Write out the complete material exactly as it stands.

╭─ Dataset excerpt

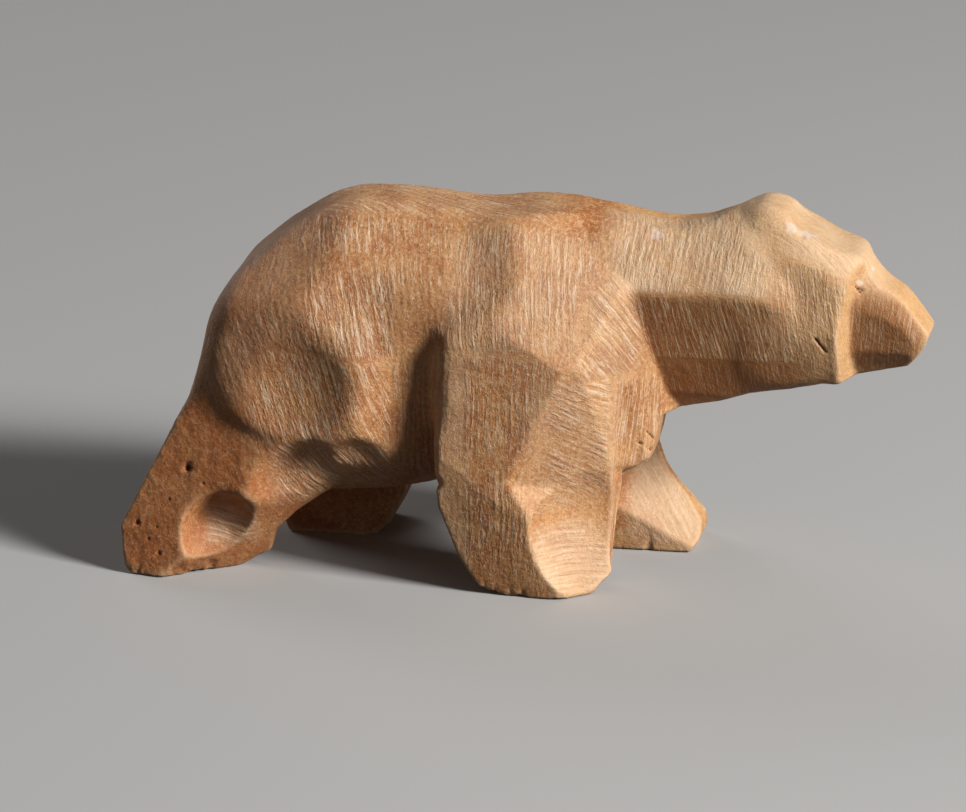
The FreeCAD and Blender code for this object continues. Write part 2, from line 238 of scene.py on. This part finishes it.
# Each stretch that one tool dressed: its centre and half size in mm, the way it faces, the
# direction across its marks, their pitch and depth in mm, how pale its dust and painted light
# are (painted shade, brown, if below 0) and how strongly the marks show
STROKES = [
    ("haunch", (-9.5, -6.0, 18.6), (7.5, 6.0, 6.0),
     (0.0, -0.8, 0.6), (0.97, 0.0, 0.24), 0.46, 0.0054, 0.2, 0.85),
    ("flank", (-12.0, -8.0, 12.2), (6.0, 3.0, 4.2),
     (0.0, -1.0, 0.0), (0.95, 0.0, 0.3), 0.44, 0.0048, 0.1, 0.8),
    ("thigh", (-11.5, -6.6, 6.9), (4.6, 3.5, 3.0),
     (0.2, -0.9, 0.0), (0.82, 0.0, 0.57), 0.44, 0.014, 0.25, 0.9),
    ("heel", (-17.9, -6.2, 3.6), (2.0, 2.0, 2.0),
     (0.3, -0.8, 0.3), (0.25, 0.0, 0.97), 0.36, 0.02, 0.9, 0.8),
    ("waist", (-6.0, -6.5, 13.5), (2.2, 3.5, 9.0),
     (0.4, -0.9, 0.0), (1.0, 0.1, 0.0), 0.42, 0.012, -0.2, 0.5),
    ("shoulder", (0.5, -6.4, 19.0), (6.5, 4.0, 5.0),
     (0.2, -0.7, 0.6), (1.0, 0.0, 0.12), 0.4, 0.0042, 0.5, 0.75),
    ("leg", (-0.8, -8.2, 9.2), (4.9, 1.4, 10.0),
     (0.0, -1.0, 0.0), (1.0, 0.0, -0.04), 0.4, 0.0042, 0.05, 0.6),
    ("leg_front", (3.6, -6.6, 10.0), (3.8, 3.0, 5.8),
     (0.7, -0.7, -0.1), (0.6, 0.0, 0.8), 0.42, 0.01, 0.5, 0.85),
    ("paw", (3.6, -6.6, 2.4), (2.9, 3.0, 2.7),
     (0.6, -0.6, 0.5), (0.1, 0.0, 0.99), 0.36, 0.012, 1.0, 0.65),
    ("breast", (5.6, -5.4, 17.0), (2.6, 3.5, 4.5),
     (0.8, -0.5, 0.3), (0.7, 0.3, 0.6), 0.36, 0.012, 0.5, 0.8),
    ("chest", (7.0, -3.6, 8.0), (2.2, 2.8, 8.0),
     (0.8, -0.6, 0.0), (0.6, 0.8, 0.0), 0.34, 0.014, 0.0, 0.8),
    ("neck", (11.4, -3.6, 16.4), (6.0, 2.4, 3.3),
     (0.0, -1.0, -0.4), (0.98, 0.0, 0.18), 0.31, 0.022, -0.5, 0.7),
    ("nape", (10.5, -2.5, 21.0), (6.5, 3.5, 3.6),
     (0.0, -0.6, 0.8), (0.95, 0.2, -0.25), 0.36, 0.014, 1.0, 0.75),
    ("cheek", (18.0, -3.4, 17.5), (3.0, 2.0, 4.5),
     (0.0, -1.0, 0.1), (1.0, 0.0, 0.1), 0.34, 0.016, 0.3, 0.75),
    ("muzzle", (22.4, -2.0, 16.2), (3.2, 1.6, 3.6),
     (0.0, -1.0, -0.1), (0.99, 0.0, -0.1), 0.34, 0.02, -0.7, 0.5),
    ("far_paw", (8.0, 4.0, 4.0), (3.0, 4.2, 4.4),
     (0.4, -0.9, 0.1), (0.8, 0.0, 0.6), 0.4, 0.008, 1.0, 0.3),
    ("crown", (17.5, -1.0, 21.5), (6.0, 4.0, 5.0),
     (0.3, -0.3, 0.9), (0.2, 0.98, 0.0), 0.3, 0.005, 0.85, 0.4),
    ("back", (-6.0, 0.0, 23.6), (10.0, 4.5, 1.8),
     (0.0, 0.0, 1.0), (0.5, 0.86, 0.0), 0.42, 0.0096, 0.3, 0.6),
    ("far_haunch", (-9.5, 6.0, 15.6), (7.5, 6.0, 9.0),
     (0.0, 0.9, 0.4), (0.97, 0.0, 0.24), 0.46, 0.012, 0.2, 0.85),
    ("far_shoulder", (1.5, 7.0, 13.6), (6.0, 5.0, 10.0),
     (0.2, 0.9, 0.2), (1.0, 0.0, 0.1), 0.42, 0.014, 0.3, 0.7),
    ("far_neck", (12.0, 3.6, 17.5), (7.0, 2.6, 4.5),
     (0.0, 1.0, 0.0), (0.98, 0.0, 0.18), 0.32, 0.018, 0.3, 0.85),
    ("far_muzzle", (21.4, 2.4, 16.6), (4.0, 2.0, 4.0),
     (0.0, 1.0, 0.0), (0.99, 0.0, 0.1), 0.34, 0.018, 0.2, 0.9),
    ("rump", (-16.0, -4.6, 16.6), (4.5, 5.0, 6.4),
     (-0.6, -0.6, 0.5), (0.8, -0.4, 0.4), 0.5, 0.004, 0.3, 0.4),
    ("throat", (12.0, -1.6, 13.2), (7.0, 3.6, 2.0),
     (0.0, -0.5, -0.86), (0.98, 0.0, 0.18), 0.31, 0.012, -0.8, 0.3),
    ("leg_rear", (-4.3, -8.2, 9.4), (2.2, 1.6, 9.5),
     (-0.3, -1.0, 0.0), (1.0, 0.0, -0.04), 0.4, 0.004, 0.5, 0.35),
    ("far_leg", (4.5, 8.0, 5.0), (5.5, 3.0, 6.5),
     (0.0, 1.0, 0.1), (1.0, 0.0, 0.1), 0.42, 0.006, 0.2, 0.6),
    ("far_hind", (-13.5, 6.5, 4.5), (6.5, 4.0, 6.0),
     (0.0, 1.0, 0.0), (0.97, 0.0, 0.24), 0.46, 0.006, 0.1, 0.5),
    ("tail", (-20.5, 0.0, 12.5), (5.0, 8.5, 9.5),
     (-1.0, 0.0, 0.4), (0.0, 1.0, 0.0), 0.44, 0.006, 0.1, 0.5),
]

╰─

Answer to this exercise:
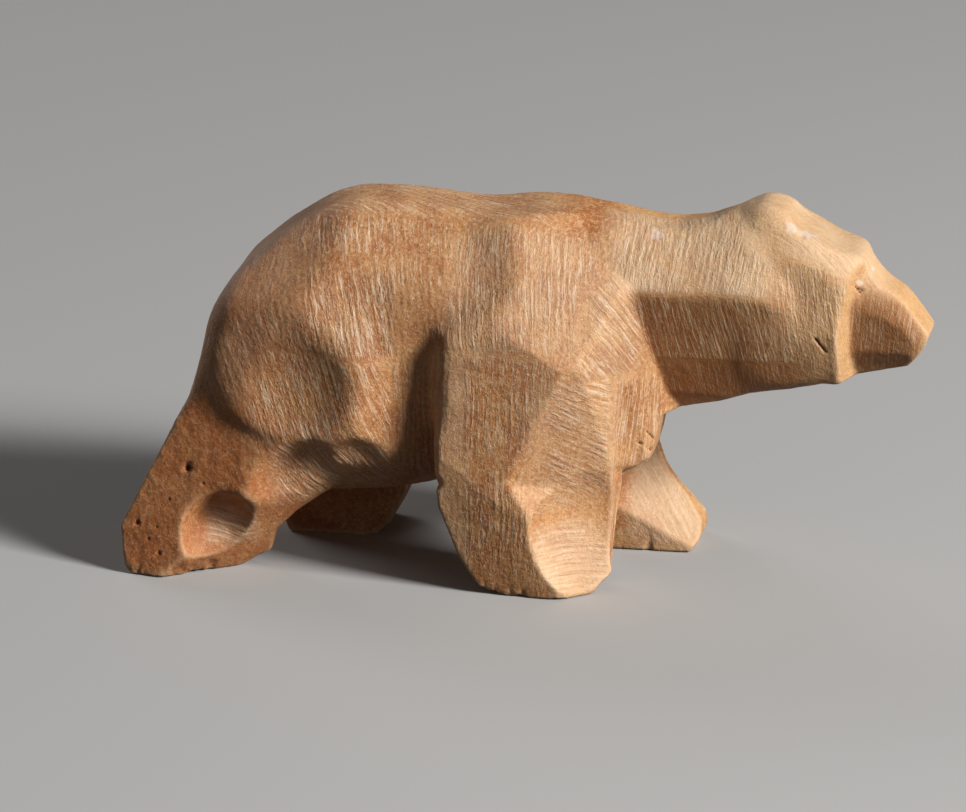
The FreeCAD and Blender code for this object continues. Write part 2, from line 238 of scene.py on. This part finishes it.
# Each stretch that one tool dressed: its centre and half size in mm, the way it faces, the
# direction across its marks, their pitch and depth in mm, how pale its dust and painted light
# are (painted shade, brown, if below 0) and how strongly the marks show
STROKES = [
    ("haunch", (-9.5, -6.0, 18.6), (7.5, 6.0, 6.0),
     (0.0, -0.8, 0.6), (0.97, 0.0, 0.24), 0.46, 0.0054, 0.2, 0.85),
    ("flank", (-12.0, -8.0, 12.2), (6.0, 3.0, 4.2),
     (0.0, -1.0, 0.0), (0.95, 0.0, 0.3), 0.44, 0.0048, 0.1, 0.8),
    ("thigh", (-11.5, -6.6, 6.9), (4.6, 3.5, 3.0),
     (0.2, -0.9, 0.0), (0.82, 0.0, 0.57), 0.44, 0.014, 0.25, 0.9),
    ("heel", (-17.9, -6.2, 3.6), (2.0, 2.0, 2.0),
     (0.3, -0.8, 0.3), (0.25, 0.0, 0.97), 0.36, 0.02, 0.9, 0.8),
    ("waist", (-6.0, -6.5, 13.5), (2.2, 3.5, 9.0),
     (0.4, -0.9, 0.0), (1.0, 0.1, 0.0), 0.42, 0.012, -0.2, 0.5),
    ("shoulder", (0.5, -6.4, 19.0), (6.5, 4.0, 5.0),
     (0.2, -0.7, 0.6), (1.0, 0.0, 0.12), 0.4, 0.0042, 0.5, 0.75),
    ("leg", (-0.8, -8.2, 9.2), (4.9, 1.4, 10.0),
     (0.0, -1.0, 0.0), (1.0, 0.0, -0.04), 0.4, 0.0042, 0.05, 0.6),
    ("leg_front", (3.6, -6.6, 10.0), (3.8, 3.0, 5.8),
     (0.7, -0.7, -0.1), (0.6, 0.0, 0.8), 0.42, 0.01, 0.5, 0.85),
    ("paw", (3.6, -6.6, 2.4), (2.9, 3.0, 2.7),
     (0.6, -0.6, 0.5), (0.1, 0.0, 0.99), 0.36, 0.012, 1.0, 0.65),
    ("breast", (5.6, -5.4, 17.0), (2.6, 3.5, 4.5),
     (0.8, -0.5, 0.3), (0.7, 0.3, 0.6), 0.36, 0.012, 0.5, 0.8),
    ("chest", (7.0, -3.6, 8.0), (2.2, 2.8, 8.0),
     (0.8, -0.6, 0.0), (0.6, 0.8, 0.0), 0.34, 0.014, 0.0, 0.8),
    ("neck", (11.4, -3.6, 16.4), (6.0, 2.4, 3.3),
     (0.0, -1.0, -0.4), (0.98, 0.0, 0.18), 0.31, 0.022, -0.5, 0.7),
    ("nape", (10.5, -2.5, 21.0), (6.5, 3.5, 3.6),
     (0.0, -0.6, 0.8), (0.95, 0.2, -0.25), 0.36, 0.014, 1.0, 0.75),
    ("cheek", (18.0, -3.4, 17.5), (3.0, 2.0, 4.5),
     (0.0, -1.0, 0.1), (1.0, 0.0, 0.1), 0.34, 0.016, 0.3, 0.75),
    ("muzzle", (22.4, -2.0, 16.2), (3.2, 1.6, 3.6),
     (0.0, -1.0, -0.1), (0.99, 0.0, -0.1), 0.34, 0.02, -0.7, 0.5),
    ("far_paw", (8.0, 4.0, 4.0), (3.0, 4.2, 4.4),
     (0.4, -0.9, 0.1), (0.8, 0.0, 0.6), 0.4, 0.008, 1.0, 0.3),
    ("crown", (17.5, -1.0, 21.5), (6.0, 4.0, 5.0),
     (0.3, -0.3, 0.9), (0.2, 0.98, 0.0), 0.3, 0.005, 0.85, 0.4),
    ("back", (-6.0, 0.0, 23.6), (10.0, 4.5, 1.8),
     (0.0, 0.0, 1.0), (0.5, 0.86, 0.0), 0.42, 0.0096, 0.3, 0.6),
    ("far_haunch", (-9.5, 6.0, 15.6), (7.5, 6.0, 9.0),
     (0.0, 0.9, 0.4), (0.97, 0.0, 0.24), 0.46, 0.012, 0.2, 0.85),
    ("far_shoulder", (1.5, 7.0, 13.6), (6.0, 5.0, 10.0),
     (0.2, 0.9, 0.2), (1.0, 0.0, 0.1), 0.42, 0.014, 0.3, 0.7),
    ("far_neck", (12.0, 3.6, 17.5), (7.0, 2.6, 4.5),
     (0.0, 1.0, 0.0), (0.98, 0.0, 0.18), 0.32, 0.018, 0.3, 0.85),
    ("far_muzzle", (21.4, 2.4, 16.6), (4.0, 2.0, 4.0),
     (0.0, 1.0, 0.0), (0.99, 0.0, 0.1), 0.34, 0.018, 0.2, 0.9),
    ("rump", (-16.0, -4.6, 16.6), (4.5, 5.0, 6.4),
     (-0.6, -0.6, 0.5), (0.8, -0.4, 0.4), 0.5, 0.004, 0.3, 0.4),
    ("throat", (12.0, -1.6, 13.2), (7.0, 3.6, 2.0),
     (0.0, -0.5, -0.86), (0.98, 0.0, 0.18), 0.31, 0.012, -0.8, 0.3),
    ("leg_rear", (-4.3, -8.2, 9.4), (2.2, 1.6, 9.5),
     (-0.3, -1.0, 0.0), (1.0, 0.0, -0.04), 0.4, 0.004, 0.5, 0.35),
    ("far_leg", (4.5, 8.0, 5.0), (5.5, 3.0, 6.5),
     (0.0, 1.0, 0.1), (1.0, 0.0, 0.1), 0.42, 0.006, 0.2, 0.6),
    ("far_hind", (-13.5, 6.5, 4.5), (6.5, 4.0, 6.0),
     (0.0, 1.0, 0.0), (0.97, 0.0, 0.24), 0.46, 0.006, 0.1, 0.5),
    ("tail", (-20.5, 0.0, 12.5), (5.0, 8.5, 9.5),
     (-1.0, 0.0, 0.4), (0.0, 1.0, 0.0), 0.44, 0.006, 0.1, 0.5),
]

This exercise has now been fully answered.